We finally got out of Honduras but spent too much time there mainly because of the stubbornness of ex-president Zelaya. Even though he tried to land several times with his chartered jet no airport gave him clearance. We took the chance and got ferried to the mainland on Monday and caught the Tica bus to Tegucigalpa.
The trip took us 7 hours and we arrived in the capital at nightfall. Tegucigalpa looks a bit like San Salvador as everything seemed to be tightly locked down.
We found a hotel guarded by heavily armed troops - not because of the hotel, though, but because the mayor lived in a huge mansion next block. We managed to sleep a few hours before the next bus trip to Managua, Nicaragua the following day. This took us 8 hours before showing up late in Nicaragua's capital. At first sight Managua seems less paranoid with security and therefore more welcoming. We found a really nice guest house to rest our weary bodies after eating at restaurant “The Other Fish”.


Still stuck on Roatan

This is a heavily self-censored post essentially saying that we're still stuck on Roatan because of the ex-president, Zelaya. He is threatening to return to Honduras tomorrow (Sunday) and if he does there will probably be all sorts of trouble on the mainland which is where we need to go in order to catch a bus to Nicaragua. He probably won't return, though, but if he does we don't want to be stuck in a riot in Tegucigalpa - or anywhere else for that matter.
We've met some other Danes who are going in the same direction as us, so we're planning on traveling together south on Monday after we see how things play out.

Source: http://online.wsj.com/article/SB124623220955866301.html Honduras Defends Its Democracy. Source


Military coup in Honduras

A couple of days after we got to Roatan island, Manuel Zelaya, the president, got tossed out of Honduras by the military and the event caused quite a stir on the main land. On the island, though, we are still scuba diving, snorkeling, eating burritos and enjoying the tropical climate. We hear the locals discuss the current political chaos once in a while but the easy going islanders don't seem to fear the future. We are currently only affected by the temporary curfew the new government has issued which dictates nobody should be out after 10 PM. And after a hard days diving (and in Lisa's case, snorkeling) we are ready to sleep early anyway.


Saw the ruins

Hah! Finally got to see the damned ruins. Lisa's persistent fever dropped after the seventh day in Copán and we ventured out to see the Mayan ruins which are located only a short walk outside of town. The ruins themselves are good fun to explore on your own and you are for some reason allowed to climb many of the millennium old buildings. I guess the buildings survived the elements for so long that the caretakers figured a few tourists wouldn't do much of a difference.
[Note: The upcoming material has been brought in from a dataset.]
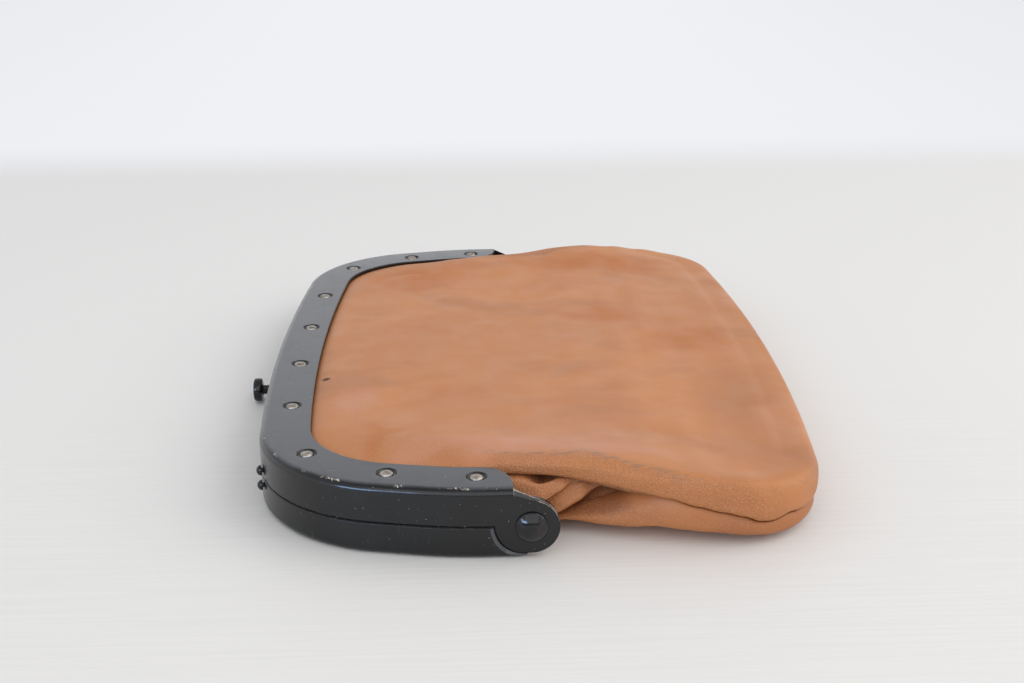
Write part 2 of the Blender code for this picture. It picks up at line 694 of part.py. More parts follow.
def catch_strip(surface):
    """Upper half's strip, whose tongue hangs into the lower half and ends in a nose."""
    strip = spring_strip("catch_strip", True, lambda _along: SPRING_INSET, surface)
    low, _high = strip_band(True)
    foot = low - STRIP_MATING_GAP - HOOK_DROP
    inner = SPRING_INSET + SPRING_SHEET
    outline = (
        (SPRING_INSET, foot),
        (inner + HOOK_NOSE, foot + HOOK_NOSE_HEIGHT / 2),
        (inner + HOOK_NOSE, foot + HOOK_NOSE_HEIGHT),
        (inner, foot + HOOK_NOSE_HEIGHT * 3 / 2),
        (inner, low + STRIP_BAND_HEIGHT / 2),
        (SPRING_INSET, low + STRIP_BAND_HEIGHT / 2),
    )
    margin = JOIN_OVERLAP * 2
    tongue = wall_block("catch_tongue", HOOK_START + margin, HOOK_START + HOOK_WIDTH - margin, outline)
    return combine(strip, tongue, "UNION")


def latch_strip(surface):
    """Lower half's strip: a lip over the catch's nose, and a tab that the knob is riveted to."""
    strip = spring_strip("latch_strip", False, latch_inset, surface)
    _low, high = strip_band(False)
    inset = latch_inset(0.0)
    inner = inset + SPRING_SHEET
    lip = (
        (inset - LATCH_LIP, high - LATCH_LIP * 2),
        (inset - LATCH_LIP, high - LATCH_LIP),
        (inset + SPRING_SHEET / 2, high - JOIN_OVERLAP),
        (inset + SPRING_SHEET / 2, high - LATCH_LIP * 3),
    )
    margin = JOIN_OVERLAP * 2
    hook = wall_block("latch_lip", HOOK_START + margin, HOOK_START + HOOK_WIDTH - margin, lip)
    combine(strip, hook, "UNION")
    foot = SHEET + LATCH_TAB_CLEARANCE
    tab = ((inset, foot), (inner, foot), (inner, high - LATCH_LIP), (inset, high - LATCH_LIP))
    combine(strip, wall_block("latch_tab", -LATCH_TAB_WIDTH / 2, LATCH_TAB_WIDTH / 2, tab), "UNION")
    hole = cylinder_profile(KNOB_NECK_RADIUS + RIVET_HOLE_CLEARANCE, -inner - CUT_OVERRUN, -inset + CUT_OVERRUN)
    neck_cutter = turned_cutters("neck_hole_cutter", hole, [wall_frame(0.0, KNOB_HEIGHT)], RIVET_SIDES)
    return combine(strip, neck_cutter, "DIFFERENCE")


def clasp_button(surface):
    """Press knob: a disc on a stem through the wall, riveted to the latch strip by its neck."""
    shoulder = -latch_inset(0.0) + SPRING_SEAT_GAP
    tail = -latch_inset(0.0) - SPRING_SHEET - SPRING_SEAT_GAP
    back = KNOB_REACH - KNOB_THICKNESS
    rim = KNOB_RADIUS - KNOB_EDGE_ROUNDING
    profile = [
        (0.0, tail - KNOB_TAIL_HEIGHT),
        (KNOB_TAIL_RADIUS, tail - KNOB_TAIL_HEIGHT),
        (KNOB_TAIL_RADIUS, tail),
        (KNOB_NECK_RADIUS, tail),
        (KNOB_NECK_RADIUS, shoulder),
        (KNOB_STEM_RADIUS, shoulder),
        (KNOB_STEM_RADIUS, back),
        (rim, back),
        (KNOB_RADIUS, back + KNOB_EDGE_ROUNDING),
        (KNOB_RADIUS, KNOB_REACH - KNOB_EDGE_ROUNDING),
        (rim, KNOB_REACH),
        (0.0, KNOB_REACH),
    ]
    return turned_piece("clasp_button", profile, wall_frame(0.0, KNOB_HEIGHT), HINGE_SIDES, surface)


def bag_side(x):
    """Half width of the bag, from its waist at the hinge to its widest place."""
    share = (BAG_WIDEST_X - x) / (BAG_WIDEST_X - BAG_JOIN_X)
    narrowing = BAG_WAIST_INSET - BAG_SIDE_INSET
    return BAG_HALF_WIDTH - narrowing * (1 - math.cos(share * math.pi / 2))


def bag_end_points():
    """Near half of the bag's end in plan: a round corner, then a shallow bow to the middle."""
    points = []
    for angle in spread(0.0, BAG_CORNER_TURN, BAG_CORNER_STEPS)[1:]:
        x = BAG_WIDEST_X + BAG_CORNER_RADIUS * math.sin(angle)
        y = -BAG_HALF_WIDTH + BAG_CORNER_RADIUS * (1 - math.cos(angle))
        points.append(Vector((x, y, 0.0)))
    for angle in spread(BAG_END_BOW_ANGLE, 0.0, BAG_BOW_STEPS)[1:]:
        x = LENGTH / 2 - BAG_BOW_RADIUS * (1 - math.cos(angle))
        points.append(Vector((x, -BAG_BOW_RADIUS * math.sin(angle), 0.0)))
    return points


def leather_outline():
    """Closed outline of a panel in plan, anticlockwise from the mouth's middle on the near side."""
    near = []
    for run in reversed(rail_runs(LEATHER_LEAVE_RUN)):
        near.append(inset_point(station(run - MIDDLE_RUN), LEATHER_EDGE_INSET, 0.0))
    left = near[-1]
    for x in spread(left.x, BAG_JOIN_X, BAG_JOIN_STEPS)[1:]:
        share = smooth_step((x - left.x) / (BAG_JOIN_X - left.x))
        near.append(Vector((x, left.y * (1 - share) - bag_side(x) * share, 0.0)))
    near += [Vector((x, -bag_side(x), 0.0)) for x in spread(BAG_JOIN_X, BAG_WIDEST_X, BAG_SIDE_STEPS)[1:]]
    near += bag_end_points()
    far = [Vector((p.x, -p.y, 0.0)) for p in reversed(near[1:-1])]
    return near + far


def wall_share(x):
    """How far a panel has turned from a clamped sheet into a rolled side wall."""
    return smooth_step((x - HINGE_X - WALL_START_RUN) / (WALL_FULL_RUN - WALL_START_RUN))


def seam_depth(front, x):
    """Depth of a panel's edge below its own outer face plane; the seam falls towards the bag's end."""
    fallen = smooth_step((x - BAG_JOIN_X) / SEAM_FALL_RUN)
    seam = SEAM_HEIGHT_AT_HINGE + (SEAM_HEIGHT_AT_END - SEAM_HEIGHT_AT_HINGE) * fallen
    full = TOTAL_HEIGHT - seam - SEAM_GAP / 2 if front else seam - SEAM_GAP / 2
    return CLAMP_DEPTH + (full - CLAMP_DEPTH) * wall_share(x)


def panel_rows(front, x):
    """Outer rows of a panel at a place of its outline, from the edge inwards, as (inset, depth)."""
    crown = FRONT_CROWN_DROP if front else 0.0
    band = FLANGE_WIDTH - LEATHER_EDGE_INSET + FIT_GAP
    clamp_rows = [(band * share, CLAMP_DEPTH) for share in BAND_INSET_SHARES]
    clamp_rows.append((band + THROAT_RUN, crown))
    edge = seam_depth(front, x)
    share = wall_share(x)
    rows = []
    for (clamp_inset, clamp_depth), inset, rise in zip(clamp_rows, ROLL_INSET_SHARES, ROLL_RISE_SHARES):
        roll_inset = ROLL_RADIUS * inset
        roll_depth = edge + (crown - edge) * rise
        row_inset = clamp_inset + (roll_inset - clamp_inset) * share
        rows.append((row_inset, clamp_depth + (roll_depth - clamp_depth) * share))
    return rows


def thickened(rows):
    """Rows moved inwards by the leather's thickness, square to the section."""
    points = [Vector(row) for row in rows]
    steps = [(after - before).normalized() for before, after in zip(points, points[1:])]
    steps = [steps[0]] + steps + [Vector((1.0, 0.0))]
    inner = []
    for point, before, after in zip(points, steps, steps[1:]):
        mean = (before + after).normalized()
        inner.append(point + Vector((-mean.y, mean.x)) * LEATHER / max(mean.dot(after), MITRE_LIMIT_SHARE))
    return inner


def panel(name, front, surface):
    """Leather panel: clamped under the flange at the mouth, rolled over into a side wall round the bag."""
    outline = leather_outline()
    count = len(outline)
    mesh_data = bmesh.new()
    loops = []
    for k, point in enumerate(outline):
        tangent = (outline[(k + 1) % count] - outline[k - 1]).normalized()
        inward = Vector((-tangent.y, tangent.x, 0.0))
        rows = panel_rows(front, point.x)
        column = []
        for section in (rows, thickened(rows)):
            skin = [point + inward * inset + Vector((0, 0, outward(front, depth))) for inset, depth in section]
            middle = Vector((HINGE_X, 0.0, skin[-1].z))
            skin += [middle + (skin[-1] - middle) * share for share in PANEL_RING_SHARES]
            column.append([mesh_data.verts.new(corner) for corner in skin])
        loops.append(column)
    for skin in (0, 1):
        centre = mesh_data.verts.new((HINGE_X, 0.0, loops[0][skin][-1].co.z))
        for k in range(count):
            first, second = loops[k][skin], loops[(k + 1) % count][skin]
            for row in range(len(first) - 1):
                mesh_data.faces.new((first[row], second[row], second[row + 1], first[row + 1]))
            mesh_data.faces.new((first[-1], second[-1], centre))
    for k in range(count):
        first, second = loops[k], loops[(k + 1) % count]
        mesh_data.faces.new((first[0][0], first[1][0], second[1][0], second[0][0]))
    sheet = finish(name, mesh_data, surface)
    return combine(sheet, rivet_hole_cutters(name + "_hole_cutters", front), "DIFFERENCE")


def gusset(name, side, surface):
    """Side gusset, folded in like a bellows between the two panels at the hinge."""
    rings = []
    for run in spread(GUSSET_START_RUN, GUSSET_END_RUN, GUSSET_STEPS):
        x = HINGE_X + run
        share = (run - GUSSET_START_RUN) / (GUSSET_END_RUN - GUSSET_START_RUN)
        depth = GUSSET_DEPTH_AT_HINGE + (GUSSET_DEPTH_AT_END - GUSSET_DEPTH_AT_HINGE) * share
        outer = bag_side(x) - LEATHER - FIT_GAP * 2
        inner = outer - depth
        clear = CLAMP_DEPTH + LEATHER + FIT_GAP
        top = TOTAL_HEIGHT - max(seam_depth(True, x) - GUSSET_LAP, clear)
        foot = max(seam_depth(False, x) - GUSSET_LAP, clear)
        fold = (top + foot) / 2
        section = (
            (outer, top),
            (inner - LEATHER, fold),
            (outer, foot),
            (outer, foot + LEATHER),
            (inner, fold),
            (outer, top - LEATHER),
        )
        rings.append([Vector((x, side * y, z)) for y, z in section])
    return lofted(name, rings, surface)


def main():
    """Clear the scene and build every piece."""
    for old in list(bpy.data.objects):
        bpy.data.objects.remove(old, do_unlink=True)
    enamel = material("black_enamel", (0.03, 0.032, 0.036), 0.35, 0.0)
    blackened = material("blackened_steel", (0.02, 0.02, 0.023), 0.3, 0.6)
    rivet_steel = material("worn_rivet_steel", (0.46, 0.42, 0.39), 0.4, 1.0)
    strip_steel = material("backing_steel", (0.25, 0.25, 0.26), 0.45, 1.0)
    spring_steel = material("spring_steel", (0.35, 0.36, 0.38), 0.3, 1.0)
    leather = material("tan_leather", (0.47, 0.21, 0.09), 0.55, 0.0)

    upper_half = [upper_frame(enamel), backing_strip("upper_backing_strip", True, strip_steel)]
    upper_half += flange_rivets("upper_rivet", True, rivet_steel)
    upper_half += [catch_strip(spring_steel), anchor_stud("catch_stud", True, blackened)]
    pivot("frame_hinge", (HINGE_X, 0.0, AXIS_HEIGHT), upper_half)

    lower_frame(enamel)
    backing_strip("lower_backing_strip", False, strip_steel)
    flange_rivets("lower_rivet", False, rivet_steel)
    for name, place in zip(("hinge_rivet_near", "hinge_rivet_far"), hinge_frames()):
        hinge_rivet(name, place, blackened)
    anchor_stud("latch_stud", False, blackened)
    anchor = station(-ANCHOR_FROM_MIDDLE)
    clasp = [latch_strip(spring_steel), clasp_button(blackened)]
    pivot("latch_flexure", inset_point(anchor, SPRING_INSET, stud_height(False)), clasp)

    panel("front_panel", True, leather)
    panel("back_panel", False, leather)
    gusset("near_gusset", -1, leather)
    gusset("far_gusset", 1, leather)


main()
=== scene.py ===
"""Dressed money pouch: an enamelled clasp frame, a worn leather bag and a press knob in a plain studio."""
import json
import logging
import math
from dataclasses import dataclass, field
from enum import Enum
from typing import Callable, ClassVar, Optional, Sequence

import bmesh
import bpy
import numpy as np
from mathutils import Matrix, Vector, noise


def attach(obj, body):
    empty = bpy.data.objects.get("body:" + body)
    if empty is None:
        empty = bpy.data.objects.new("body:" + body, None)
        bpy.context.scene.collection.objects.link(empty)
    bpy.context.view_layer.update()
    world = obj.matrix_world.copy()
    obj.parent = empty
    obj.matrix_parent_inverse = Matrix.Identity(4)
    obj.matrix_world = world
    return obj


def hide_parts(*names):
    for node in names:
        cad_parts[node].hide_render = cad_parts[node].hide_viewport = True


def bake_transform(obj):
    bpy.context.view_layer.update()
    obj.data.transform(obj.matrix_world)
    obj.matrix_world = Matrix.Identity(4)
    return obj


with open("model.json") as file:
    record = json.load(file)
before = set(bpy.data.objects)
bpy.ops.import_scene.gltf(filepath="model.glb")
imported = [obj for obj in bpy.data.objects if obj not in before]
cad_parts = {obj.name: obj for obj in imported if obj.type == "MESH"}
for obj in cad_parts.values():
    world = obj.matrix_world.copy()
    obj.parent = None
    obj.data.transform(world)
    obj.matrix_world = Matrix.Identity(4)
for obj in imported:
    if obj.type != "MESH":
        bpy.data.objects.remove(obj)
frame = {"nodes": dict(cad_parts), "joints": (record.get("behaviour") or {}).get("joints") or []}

LOG = logging.getLogger("pouch")
MM = 0.001
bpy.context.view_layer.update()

Row = tuple[float, float]
Patch = tuple[float, float, float, float, float]
Place = tuple[float, float, float]
Span = tuple[Place, Place]
SIDES = (("near", -1), ("far", 1))


class Body(Enum):
    """Rigid bodies of the pouch that a piece can ride on."""

    LOWER = "lower_half"
    UPPER = "upper_half"
    CLASP = "clasp"


class Half(Enum):
    """Half of the clasp frame."""

    UPPER = "upper"
    LOWER = "lower"


class Operation(Enum):
    """How a tool shape changes a pressed part."""

    JOIN = "UNION"
    CUT = "DIFFERENCE"


def linear(code: str) -> tuple[float, float, float, float]:
    """Turn an sRGB hex code into a linear colour.

    Args:
        code: Six hex digits after a hash sign.

    Returns:
        Red, green, blue and alpha.
    """
    parts = [int(code[k:k + 2], 16) / 255 for k in (1, 3, 5)]
    levels = [c / 12.92 if c <= 0.04045 else ((c + 0.055) / 1.055) ** 2.4 for c in parts]
    return levels[0], levels[1], levels[2], 1.0


def ramp(value: float, start: float, end: float) -> float:
    """Return a smooth ramp that is 0 at start and 1 at end."""
    share = min(max((value - start) / (end - start), 0.0), 1.0)
    return share * share * (3 - 2 * share)


def spread(start: float, end: float, steps: int) -> list[float]:
    """Return values from start to end in equal steps."""
    return [start + (end - start) * k / steps for k in range(steps + 1)]


def in_mm(rows: Sequence[Row]) -> list[Row]:
    """Return pairs that are written in millimetres as metres."""
    return [(a * MM, b * MM) for a, b in rows]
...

The weather was hot and sunny, unlike the previous couple of cloudy and rainy days, and that obviously added a extra pleasantness to the tour. Our guide book described many of the ancient buildings and statues and we hope that it justified not spending $25 on a guide. We also had the opportunity of walking through some of the ancient tunnels beneath the complex, but were too stingy to spend the extra $15 per person. A krone sparet is a krone tjent, as we say in Jutland...


Wasting time in Copán

Being absolutely battered after surfing we headed for San Salvador once again and the plan was to stay one night before heading north towards the border. I caught myself a fever so we ended up staying in San Salvador for 4 nights before being able to function normally. We went by bus to La Palma, a very northern mountain town with great views. This place was really cozy and after battling mosquitoes for two nights we pulled ourselves together to visit the great unknown Honduras. Wasn't that bad really as even the border police was nice. We were ultimately heading for Copán Ruinas, a small mountain town in western Honduras very close to the Guatemalan border.

To get there we had to go by five different buses and there are absolutely no information available on the bus terminals. But people are nice if you seem lost and are always willing to point you in the right direction. The trip itself was very scenic and prettier than the mountain roads in El Salvador, so we enjoyed the bumpy ride and shot some photos out the window.